Here’s a recent claim by Mike Konczal:
We rarely get to see a major, nationwide economic experiment at work, but so far 2013 has been one of those experiments — specifically, an experiment to try and do exactly what Beckworth and Ponnuru proposed. If you look at macroeconomic policy since last fall, there have been two big moves. The Federal Reserve has committed to much bolder action in adopting the Evans Rule and QE3. At the same time, the country has entered a period of fiscal austerity. Was the Fed action enough to offset the contraction? It’s still very early, and economists will probably debate this for a generation, but, especially after the stagnating GDP report yesterday, it looks as though fiscal policy is the winner.
I’m puzzled by this. The first quarter RGDP numbers show a growth rate of 2.5%, which is actually higher than the growth rate of 2012. NGDP growth is similar to 2012. How does that show fiscal policy is slowing the economy?
Perhaps fiscal policy is slowing the economy, but I just don’t see it in the data.

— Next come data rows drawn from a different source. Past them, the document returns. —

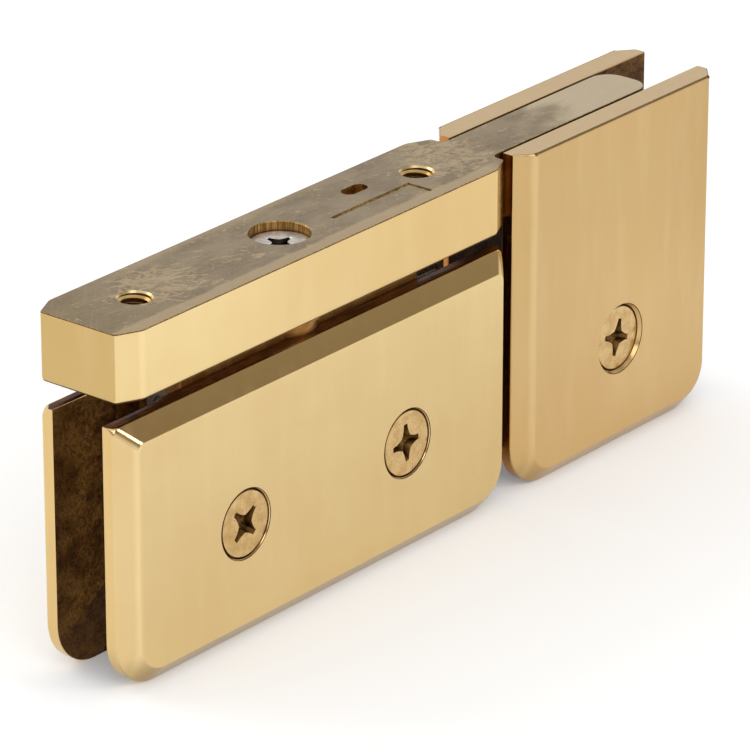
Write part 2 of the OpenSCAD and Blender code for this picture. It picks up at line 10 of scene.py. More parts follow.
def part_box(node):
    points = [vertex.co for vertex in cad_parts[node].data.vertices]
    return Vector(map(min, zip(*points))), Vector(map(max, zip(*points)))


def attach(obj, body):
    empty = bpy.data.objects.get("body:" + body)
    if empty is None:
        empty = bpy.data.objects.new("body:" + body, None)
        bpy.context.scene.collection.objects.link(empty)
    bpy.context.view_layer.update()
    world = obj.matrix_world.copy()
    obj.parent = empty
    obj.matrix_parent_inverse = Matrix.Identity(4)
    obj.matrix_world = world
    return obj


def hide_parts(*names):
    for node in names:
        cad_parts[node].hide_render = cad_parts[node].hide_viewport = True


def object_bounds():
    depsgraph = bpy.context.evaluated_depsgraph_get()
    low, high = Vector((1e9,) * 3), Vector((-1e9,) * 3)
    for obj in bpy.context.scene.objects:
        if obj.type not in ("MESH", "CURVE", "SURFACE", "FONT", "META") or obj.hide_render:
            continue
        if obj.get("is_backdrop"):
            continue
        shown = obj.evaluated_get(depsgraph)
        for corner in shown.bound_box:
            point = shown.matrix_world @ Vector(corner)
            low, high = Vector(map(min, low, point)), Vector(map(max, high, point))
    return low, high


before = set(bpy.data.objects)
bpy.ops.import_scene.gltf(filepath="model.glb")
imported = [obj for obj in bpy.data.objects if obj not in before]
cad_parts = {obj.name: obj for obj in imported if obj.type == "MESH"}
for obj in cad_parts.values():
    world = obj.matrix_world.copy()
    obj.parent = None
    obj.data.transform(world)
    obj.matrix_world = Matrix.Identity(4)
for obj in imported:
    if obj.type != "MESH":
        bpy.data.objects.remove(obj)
cad_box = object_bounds()


# ---- Camera ----
# A long lens from the front left, well above the plates' tops and level from side to side.
# Tones are left as they are, with no look laid over them.

camera_data = bpy.data.cameras.new("camera")
camera_data.lens = 267.4
camera_data.clip_end = 20
camera = bpy.data.objects.new("camera", camera_data)
camera.location = (-0.5872, -0.4935, 0.3033)
camera.rotation_euler = (radians(90 - 23.04), 0, radians(-51.01))
bpy.context.collection.objects.link(camera)
bpy.context.scene.camera = camera
bpy.context.scene.view_settings.view_transform = "Standard"


# ---- Studio ----
# A white floor and a soft white room round the hinge. Polished brass shows the room, so the room
# has one dark brown stretch in front, over the floor, and a small window low down in front.

class Value:
    """A number, colour or vector on its way through a node tree.
    Arithmetic on numbers adds Math nodes."""

    def __init__(self, tree, socket):
        self.tree, self.socket = tree, socket

    def maths(self, operation, *terms):
        return self.tree.add("ShaderNodeMath", {"operation": operation}, dict(enumerate(terms)))

    def __add__(self, other):
        return self.maths("ADD", self, other)

    def __sub__(self, other):
        return self.maths("SUBTRACT", self, other)

    def __rsub__(self, other):
        return self.maths("SUBTRACT", other, self)

    def __mul__(self, other):
        return self.maths("MULTIPLY", self, other)

    def __pow__(self, other):
        return self.maths("POWER", self, other)

    __radd__, __rmul__ = __add__, __mul__

    def most(self, other):
        return self.maths("MAXIMUM", self, other)

    def size(self):
        return self.maths("ABSOLUTE", self)

    def rise(self, low, high, bottom=0.0, top=1.0):
        """Goes smoothly from bottom, at low and below, to top, at high and above."""
        return self.tree.add("ShaderNodeMapRange", {"interpolation_type": "SMOOTHSTEP"},
                             {"Value": self, "From Min": low, "From Max": high,
                              "To Min": bottom, "To Max": top})


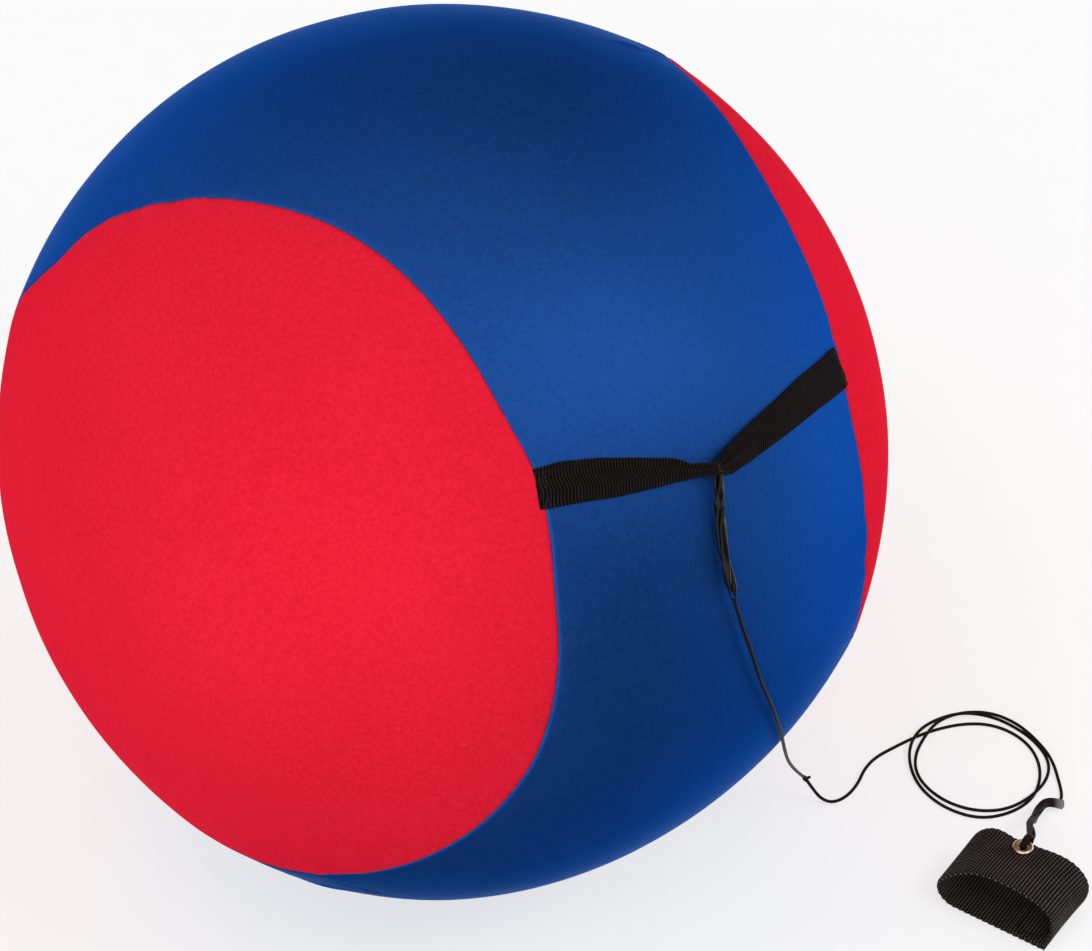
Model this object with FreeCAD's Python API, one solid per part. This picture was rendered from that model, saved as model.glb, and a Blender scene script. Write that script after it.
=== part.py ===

BTW, if fiscal austerity did slow the economy, the solution would not be fiscal stimulus, it would be monetary stimulus. If the Fed is unwilling, an employer-side payroll tax cut would be a good form of fiscal stimulus, much more effective than what they did in 2009.
And I can’t speak for Beckworth and Ponnuru, but I very much doubt the Fed did “exactly what Beckworth and Ponnuru proposed,” which was NGDPLT, if I’m not mistaken.